Dear fellow social media addicts…
If you work in digital marketing, it might seem impossible to have a break from social media. It’s part of everything we do at home, at work and in between! If you’ve written a great blog post for your company website, you’ll probably share it on LinkedIn. Bought an extra screen for your website development project? Share a photo on Instagram. Attending an industry event? Live tweet while you’re there.
Every single time I go on holiday or finish work for the weekend I say: ‘I’m tOtAlLy LoGgInG OfF SoCiAL mEdIa’ and of course, I never do. So, I thought I’d put together some tips for taking a break from social media that work for people in the digital industry, without making you go cold turkey.
Amongst us digital marketers, it’s common knowledge that the engineering behind social media can be as addictive as crack cocaine. That’s not me exaggerating if you suddenly delete all your social media profiles you could find yourself experiencing withdrawal symptoms.
What makes it so addictive? For one, everyone is on social media. Much like you’re probably on it because everyone else is, and you don’t want to miss out on anything. The FOMO is real, right?
Along with FOMO, it’s been found that receiving ‘Likes’ or ‘Favourites’ make us feel good, it’s a form of social validation and can boost your self-esteem.
What’s the point?
‘Why would I ever want to come off Instagram’ I hear you cry! Well, I have tonnes of reasons, backed up by science (impressed?) the first being it’s dreadful for your mental health. According to HubSpot, excessive social media use can be linked to loneliness, anxiety, mood disorders, sleep deficiency, low self-esteem and depression.
By taking a break you’ll be able to reconnect with the real world and your real friends while boosting your overall mood. I promise!

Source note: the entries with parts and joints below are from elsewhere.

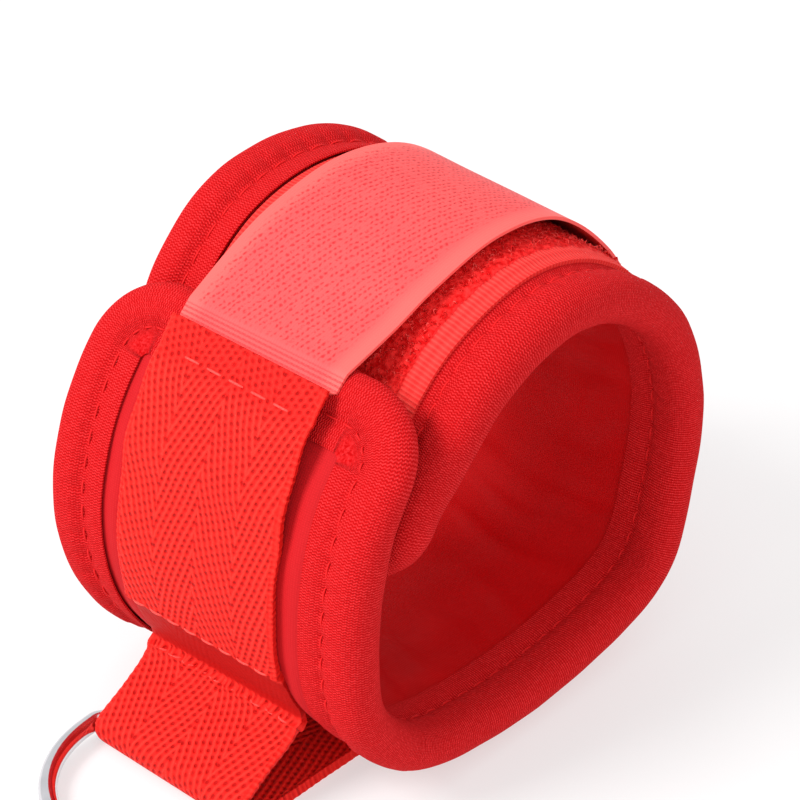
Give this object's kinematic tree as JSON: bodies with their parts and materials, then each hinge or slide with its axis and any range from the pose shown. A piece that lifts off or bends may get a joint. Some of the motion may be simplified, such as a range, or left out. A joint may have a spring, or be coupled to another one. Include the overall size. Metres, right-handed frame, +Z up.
{
  "type": "padded wrist cuff",
  "caption": "Padded fabric cuff that wraps round a wrist or ankle, closed by hook-and-loop tape, with a strap loop holding a metal D-ring.",
  "frame": {"origin": "centre of the bounding box in X and Y, at the underside of the strap that the cuff rests on", "axes": "+X along the wrist hole, -Y towards the D-ring, +Z up from the table"},
  "size_m": [0.0736, 0.1326, 0.0953],
  "materials": {
    "cover_knit": "smooth knit",
    "binding_knit": "zigzag knit, plump",
    "lining_fabric": "smooth, softly wrinkled",
    "foam": "open foam, hidden",
    "webbing": "herringbone webbing",
    "loop_pile": "fuzzy pile with woven selvages",
    "hook_tape_back": "woven tape, hook side down",
    "thread": "sewing thread",
    "chromed_wire": "polished chrome"
  },
  "bodies": {
    "cuff": {"band_outer_cover": "cover_knit", "band_foam_core": "foam", "band_lining": "lining_fabric", "band_edge_binding": "binding_knit", "band_binding_thread": "thread", "loop_tape": "loop_pile", "loop_tape_thread": "thread", "ring_strap": "webbing", "strap_lower_thread": "thread"},
    "flap": {"flap_outer_cover": "cover_knit", "flap_foam_core": "foam", "flap_lining": "lining_fabric", "flap_edge_binding": "binding_knit", "flap_binding_thread_near": "thread", "flap_binding_thread_far": "thread", "flap_strap": "webbing", "hook_tape_sewn_end": "hook_tape_back", "strap_end_thread": "thread", "strap_upper_thread": "thread"},
    "closing_tape": {"hook_tape": "hook_tape_back"},
    "ring": {"d_ring": "chromed_wire"}
  },
  "joints": [
    {"name": "flap_hinge", "type": "hinge", "parent": "cuff", "child": "flap", "pos_m": [0, -0.03236, 0.02446], "axis": [1, 0, 0], "range_deg": [0, 50]},
    {"name": "closing_tape_hinge", "type": "hinge", "parent": "flap", "child": "closing_tape", "pos_m": [0, -0.01525, 0.0818], "axis": [1, 0, 0], "range_deg": [0, 70]},
    {"name": "ring_hinge", "type": "hinge", "parent": "cuff", "child": "ring", "pos_m": [0, -0.03965, 0.0037], "axis": [-1, 0, 0], "range_deg": [0, 80]}
  ]
}
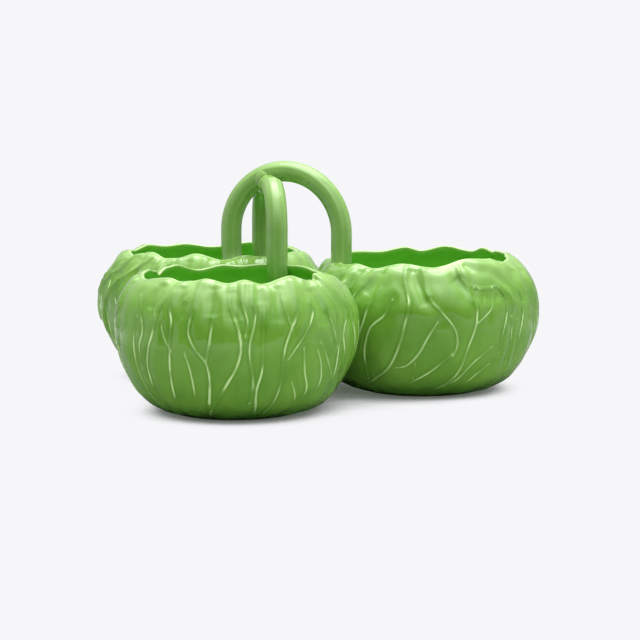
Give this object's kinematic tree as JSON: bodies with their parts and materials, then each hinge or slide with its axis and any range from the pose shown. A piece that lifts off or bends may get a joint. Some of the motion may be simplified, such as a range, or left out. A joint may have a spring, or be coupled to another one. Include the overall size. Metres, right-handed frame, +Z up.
{
  "type": "three-bowl leaf-moulded serving dish",
  "caption": "Cabbage-shaped glazed ceramic bowls joined in a triangle, with a carrying handle of crossing stems.",
  "frame": {"origin": "on the table under the middle of the footprint", "axes": "+Z up; +Y from the pair of side bowls towards the rear bowl; +X from the front bowl towards the right bowl; YZ is the layout's mirror plane"},
  "size_m": [0.2976, 0.2778, 0.147],
  "materials": {
    "leaf_glaze": "glossy translucent green glaze, paler over raised veins and edges",
    "stem_glaze": "glossy green glaze, paler along the flutes"
  },
  "bodies": {
    "root": {"front_bowl": "leaf_glaze", "right_bowl": "leaf_glaze", "rear_bowl": "leaf_glaze", "upper_stem": "stem_glaze", "lower_stem": "stem_glaze", "front_root": "stem_glaze", "right_root": "stem_glaze", "rear_left_root": "stem_glaze", "rear_right_root": "stem_glaze", "crossing_bead": "stem_glaze", "front_seam": "leaf_glaze", "right_seam": "leaf_glaze", "left_seam": "leaf_glaze"}
  },
  "joints": []
}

Three ways to detox without deleting your accounts
If I deleted my social media profiles, I might have to look for a new job or spend every morning begging my colleagues to let me log in to their Facebook accounts to post to our business page. So instead of deleting your online world completely, here are three things you can do to reduce/take a break from social media in your personal life.
- Turn off notifications
By doing this, you won’t have anyone shouting ‘LOOK AT ME’ while you’re trying to make dinner, shave your legs or feed the dog.
- Utilise screen time counters
By setting boundaries you can keep an eye on how much time you’re wast- spending(!) scrolling through social media. There are apps and settings that will let you block specific sites after a chosen amount of time. Make your goals realistic though, for example, if you would usually spend four hours online, try to cut down to two. If you post on social media three times a day, try to make it just once. People will survive without seeing a photo of your afternoon coffee.
- Unfollow toxic accounts
By utilising the unfollow button on anyone that you don’t like or accounts that cause negative feelings you’ll instantly see a difference in your relationship with your social media feed. Trust me, the unfollow button is your best friend.
Looking for inspiration?
You can’t scroll through Instagram without coming across a celebrity announcing they’re taking a break from social media to focus on their family or new album/movie/make-up brand.
Reality TV and social media queen Kim Kardashian famously took a few months off after being robbed at gunpoint in Paris in 2016. She said, “Honestly, I think it’s so beneficial for everyone in life, no matter what you do, who you are, how old you are, you need a digital detox.”
Meanwhile, Ed Sheeran hasn’t been seen on Twitter since 2017 and even went as far as to ditch having a phone altogether!
Other celebrities turning off social media include Arianna Grande, Millie Bobby Brown, Zayn Malik and Jim Carrey. If they can achieve a happy offline lifestyle, at least temporarily, so can you!